Guardians of the Gospel message
15. Christ's way of acting, the Gospel of his words and deeds, is a
consistent protest against whatever offends the dignity of women.
Consequently, the women who are close to Christ discover themselves
in the truth which he "teaches" and "does", even when this truth
concerns their "sinfulness". They feel "liberated" by this truth,
restored to themselves: they feel loved with "eternal love", with a
love which finds direct expression in Christ himself.
In Christ's sphere of action their position is transformed. They
feel that Jesus is speaking to them about matters which in those
times one did not discuss with a woman. Perhaps the most significant
example of this is the Samaritan woman at the well of Sychar.

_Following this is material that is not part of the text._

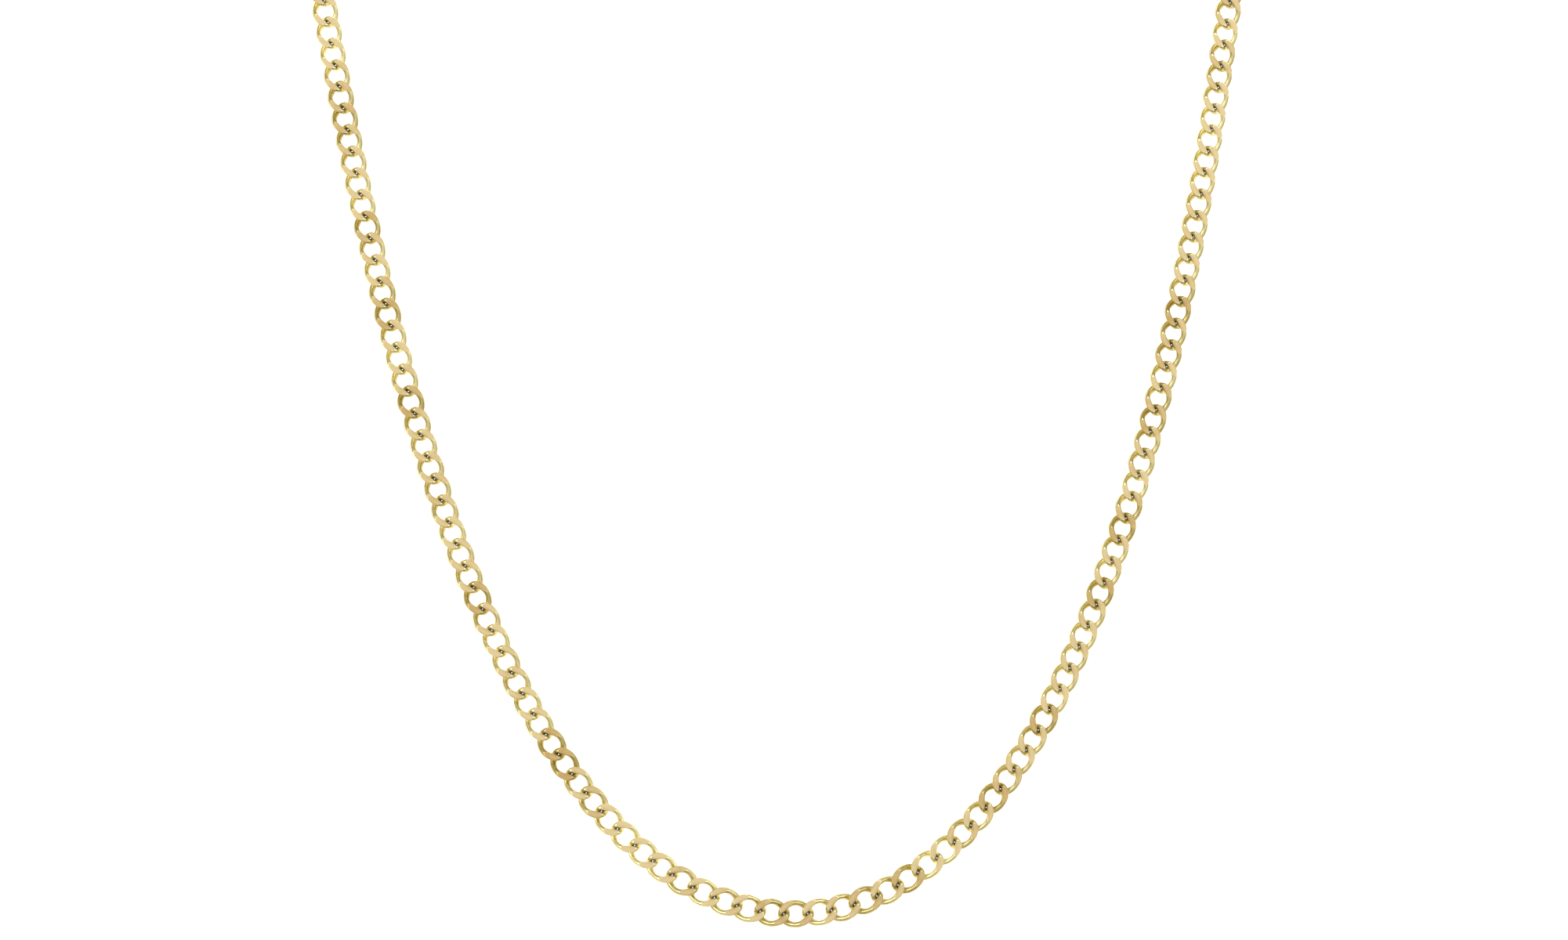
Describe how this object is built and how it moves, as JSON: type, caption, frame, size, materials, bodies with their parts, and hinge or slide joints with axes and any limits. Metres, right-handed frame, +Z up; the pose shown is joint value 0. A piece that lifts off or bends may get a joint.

Jesus
- who knows that she is a sinner and speaks to her about this -
discusses the most profound mysteries of God with her. He speaks to
her of God's infinite gift of love, which is like a "spring of water
welling up to eternal life" (Jn 4:14). He speaks to her about God
who is Spirit, and about the true adoration which the Father has a
right to receive in spirit and truth (cf. Jn 4:24). Finally he
reveals to her that he is the Messiah promised to Israel (cf. Jn
4:26).
This is an event without precedent: that a woman, and what is more a
"sinful woman", becomes a "disciple" of Christ. Indeed, once taught,
she proclaims Christ to the inhabitants of Samaria, so that they too
receive him with faith (cf. Jn 4: 39-42). This is an unprecedented
event, if one remembers the usual way women were treated by those
who were teachers in Israel; whereas in Jesus of Nazareth's way of
acting such an event becomes normal. In this regard, the sisters of
Lazarus also deserve special mention: "Jesus loved Martha and her
sister (Mary) and Lazarus" (cf. Jn 11:5). Mary "listened to the
teaching" of Jesus: when he pays them a visit, he calls Mary's
behaviour "the good portion" in contrast to Martha's preoccupation
with domestic matters (cf. Lk 10: 3842). On another occasion - after
the death of Lazarus - Martha is the one who talks to Christ, and
the conversation concerns the most profound truths of revelation and
faith: "Lord, if you had been here, my brother would not have died".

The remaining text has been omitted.